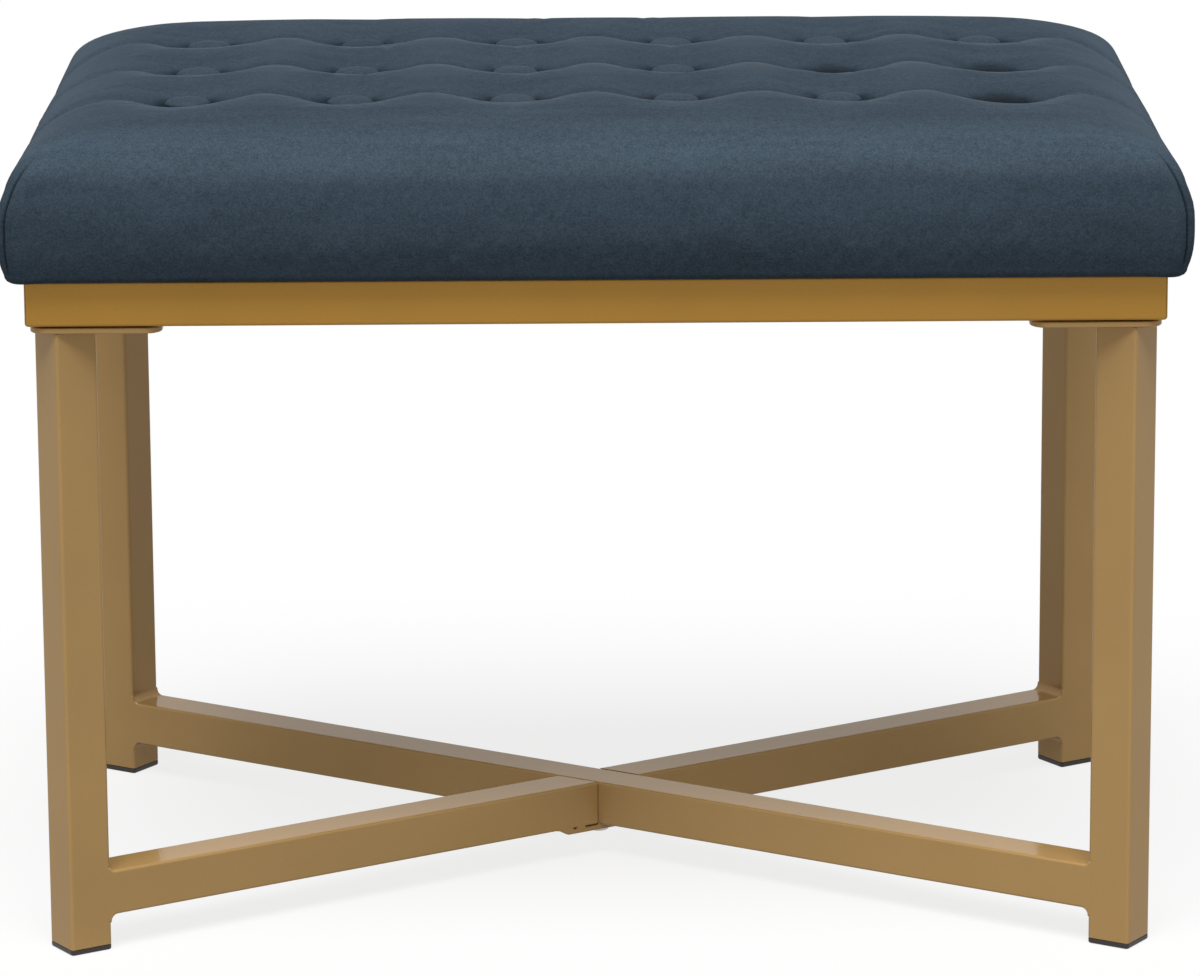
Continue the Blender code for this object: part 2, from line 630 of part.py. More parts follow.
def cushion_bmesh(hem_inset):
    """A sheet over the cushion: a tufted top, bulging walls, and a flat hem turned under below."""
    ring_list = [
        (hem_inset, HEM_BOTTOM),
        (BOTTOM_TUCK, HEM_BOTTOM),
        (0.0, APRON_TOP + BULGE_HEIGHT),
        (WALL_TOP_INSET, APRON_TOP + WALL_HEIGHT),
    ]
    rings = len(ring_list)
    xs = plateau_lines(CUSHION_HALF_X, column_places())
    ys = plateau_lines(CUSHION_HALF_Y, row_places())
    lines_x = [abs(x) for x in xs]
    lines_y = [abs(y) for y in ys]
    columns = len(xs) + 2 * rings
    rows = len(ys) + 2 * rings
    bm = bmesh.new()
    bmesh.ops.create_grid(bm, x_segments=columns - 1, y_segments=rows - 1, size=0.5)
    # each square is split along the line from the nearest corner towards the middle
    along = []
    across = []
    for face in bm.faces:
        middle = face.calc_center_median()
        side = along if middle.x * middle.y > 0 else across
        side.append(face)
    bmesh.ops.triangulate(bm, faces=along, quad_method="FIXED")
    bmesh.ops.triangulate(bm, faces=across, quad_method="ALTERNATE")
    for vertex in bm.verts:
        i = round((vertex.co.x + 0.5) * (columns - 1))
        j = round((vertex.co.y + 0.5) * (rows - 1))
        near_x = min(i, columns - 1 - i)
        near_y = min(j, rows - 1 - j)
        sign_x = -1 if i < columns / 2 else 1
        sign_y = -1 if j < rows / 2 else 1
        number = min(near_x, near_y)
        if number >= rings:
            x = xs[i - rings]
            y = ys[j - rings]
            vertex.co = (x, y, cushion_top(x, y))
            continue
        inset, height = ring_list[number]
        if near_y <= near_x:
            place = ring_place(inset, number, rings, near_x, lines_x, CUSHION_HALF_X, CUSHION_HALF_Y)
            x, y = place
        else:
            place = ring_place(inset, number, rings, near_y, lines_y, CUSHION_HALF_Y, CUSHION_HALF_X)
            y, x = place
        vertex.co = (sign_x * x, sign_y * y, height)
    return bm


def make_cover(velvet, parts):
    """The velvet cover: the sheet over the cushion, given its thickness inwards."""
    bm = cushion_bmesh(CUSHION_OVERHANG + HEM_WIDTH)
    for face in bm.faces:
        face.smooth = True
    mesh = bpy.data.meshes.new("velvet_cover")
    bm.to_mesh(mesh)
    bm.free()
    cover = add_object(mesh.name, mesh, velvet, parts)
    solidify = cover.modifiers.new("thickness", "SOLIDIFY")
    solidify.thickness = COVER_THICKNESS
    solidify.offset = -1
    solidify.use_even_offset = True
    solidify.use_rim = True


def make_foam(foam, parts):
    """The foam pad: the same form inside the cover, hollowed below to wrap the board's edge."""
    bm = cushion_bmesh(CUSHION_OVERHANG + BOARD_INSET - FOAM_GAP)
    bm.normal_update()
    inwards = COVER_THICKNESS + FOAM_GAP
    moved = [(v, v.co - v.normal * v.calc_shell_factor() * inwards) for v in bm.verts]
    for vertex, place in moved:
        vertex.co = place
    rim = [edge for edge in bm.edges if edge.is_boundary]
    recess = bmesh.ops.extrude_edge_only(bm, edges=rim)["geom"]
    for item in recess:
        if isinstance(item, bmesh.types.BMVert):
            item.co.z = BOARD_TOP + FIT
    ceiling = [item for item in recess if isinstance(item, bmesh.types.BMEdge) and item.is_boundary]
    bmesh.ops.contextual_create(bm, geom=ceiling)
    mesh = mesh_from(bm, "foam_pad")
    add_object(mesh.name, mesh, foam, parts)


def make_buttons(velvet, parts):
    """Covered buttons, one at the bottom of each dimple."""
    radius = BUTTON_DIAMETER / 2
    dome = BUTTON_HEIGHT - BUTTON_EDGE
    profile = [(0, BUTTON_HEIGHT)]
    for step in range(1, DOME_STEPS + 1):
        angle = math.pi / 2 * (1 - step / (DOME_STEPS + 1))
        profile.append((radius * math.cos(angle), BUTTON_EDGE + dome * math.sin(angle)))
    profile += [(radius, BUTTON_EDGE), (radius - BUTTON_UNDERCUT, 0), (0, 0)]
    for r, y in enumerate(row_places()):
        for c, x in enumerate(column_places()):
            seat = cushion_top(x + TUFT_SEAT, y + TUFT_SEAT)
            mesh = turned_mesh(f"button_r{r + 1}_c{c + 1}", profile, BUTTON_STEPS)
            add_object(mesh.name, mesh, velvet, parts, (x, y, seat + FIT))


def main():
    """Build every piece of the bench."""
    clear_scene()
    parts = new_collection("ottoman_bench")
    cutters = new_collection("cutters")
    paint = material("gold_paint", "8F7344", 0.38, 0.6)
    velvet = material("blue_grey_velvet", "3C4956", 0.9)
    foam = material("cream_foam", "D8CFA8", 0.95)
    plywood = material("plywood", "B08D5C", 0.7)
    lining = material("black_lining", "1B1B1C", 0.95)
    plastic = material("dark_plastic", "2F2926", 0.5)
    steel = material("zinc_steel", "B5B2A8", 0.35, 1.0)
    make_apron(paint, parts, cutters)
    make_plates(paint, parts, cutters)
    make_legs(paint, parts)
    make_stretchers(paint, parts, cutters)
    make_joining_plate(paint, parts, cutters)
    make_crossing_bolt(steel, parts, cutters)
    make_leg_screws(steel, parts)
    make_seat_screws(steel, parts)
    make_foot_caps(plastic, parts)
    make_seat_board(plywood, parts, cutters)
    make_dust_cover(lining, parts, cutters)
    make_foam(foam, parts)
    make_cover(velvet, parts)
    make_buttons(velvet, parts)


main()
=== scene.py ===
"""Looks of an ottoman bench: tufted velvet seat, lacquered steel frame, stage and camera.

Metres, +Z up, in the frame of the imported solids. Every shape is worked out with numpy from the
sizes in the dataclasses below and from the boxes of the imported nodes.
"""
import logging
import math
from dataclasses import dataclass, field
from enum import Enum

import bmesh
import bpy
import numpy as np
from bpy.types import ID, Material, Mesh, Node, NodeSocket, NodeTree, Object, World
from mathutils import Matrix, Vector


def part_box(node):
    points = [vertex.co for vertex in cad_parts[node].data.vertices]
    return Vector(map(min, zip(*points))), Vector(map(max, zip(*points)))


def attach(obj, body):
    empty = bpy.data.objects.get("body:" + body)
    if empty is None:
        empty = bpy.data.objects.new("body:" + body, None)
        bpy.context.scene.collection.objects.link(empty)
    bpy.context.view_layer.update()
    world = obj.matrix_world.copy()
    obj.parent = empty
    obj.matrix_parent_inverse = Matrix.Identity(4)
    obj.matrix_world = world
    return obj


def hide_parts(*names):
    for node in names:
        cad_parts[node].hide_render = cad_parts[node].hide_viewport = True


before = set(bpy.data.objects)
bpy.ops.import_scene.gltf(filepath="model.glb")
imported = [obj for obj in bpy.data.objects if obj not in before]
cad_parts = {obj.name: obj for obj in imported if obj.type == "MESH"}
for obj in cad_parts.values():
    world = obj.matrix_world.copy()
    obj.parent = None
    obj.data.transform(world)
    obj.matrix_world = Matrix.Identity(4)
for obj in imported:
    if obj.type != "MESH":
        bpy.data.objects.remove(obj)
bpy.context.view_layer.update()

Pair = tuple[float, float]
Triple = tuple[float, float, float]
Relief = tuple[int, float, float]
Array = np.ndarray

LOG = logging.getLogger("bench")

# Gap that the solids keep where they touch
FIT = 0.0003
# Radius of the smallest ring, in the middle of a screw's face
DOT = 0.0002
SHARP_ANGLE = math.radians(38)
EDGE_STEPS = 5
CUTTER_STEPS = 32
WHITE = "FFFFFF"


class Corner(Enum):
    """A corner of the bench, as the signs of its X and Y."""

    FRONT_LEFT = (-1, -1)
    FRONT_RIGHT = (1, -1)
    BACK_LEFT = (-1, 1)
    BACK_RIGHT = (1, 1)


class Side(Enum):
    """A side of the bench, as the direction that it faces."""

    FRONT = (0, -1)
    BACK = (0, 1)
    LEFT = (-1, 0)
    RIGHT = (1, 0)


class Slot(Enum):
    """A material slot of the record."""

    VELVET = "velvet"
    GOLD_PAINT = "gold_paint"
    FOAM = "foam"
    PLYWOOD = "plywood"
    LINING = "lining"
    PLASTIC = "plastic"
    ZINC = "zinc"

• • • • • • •

Challenge
Begin at the line containing "make_seat_screws(steel, parts)", end at the line containing "from enum import Enum", and reproduce every line in that range exactly, both ends included.

Written solution
    make_seat_screws(steel, parts)
    make_foot_caps(plastic, parts)
    make_seat_board(plywood, parts, cutters)
    make_dust_cover(lining, parts, cutters)
    make_foam(foam, parts)
    make_cover(velvet, parts)
    make_buttons(velvet, parts)


main()
=== scene.py ===
"""Looks of an ottoman bench: tufted velvet seat, lacquered steel frame, stage and camera.

Metres, +Z up, in the frame of the imported solids. Every shape is worked out with numpy from the
sizes in the dataclasses below and from the boxes of the imported nodes.
"""
import logging
import math
from dataclasses import dataclass, field
from enum import Enum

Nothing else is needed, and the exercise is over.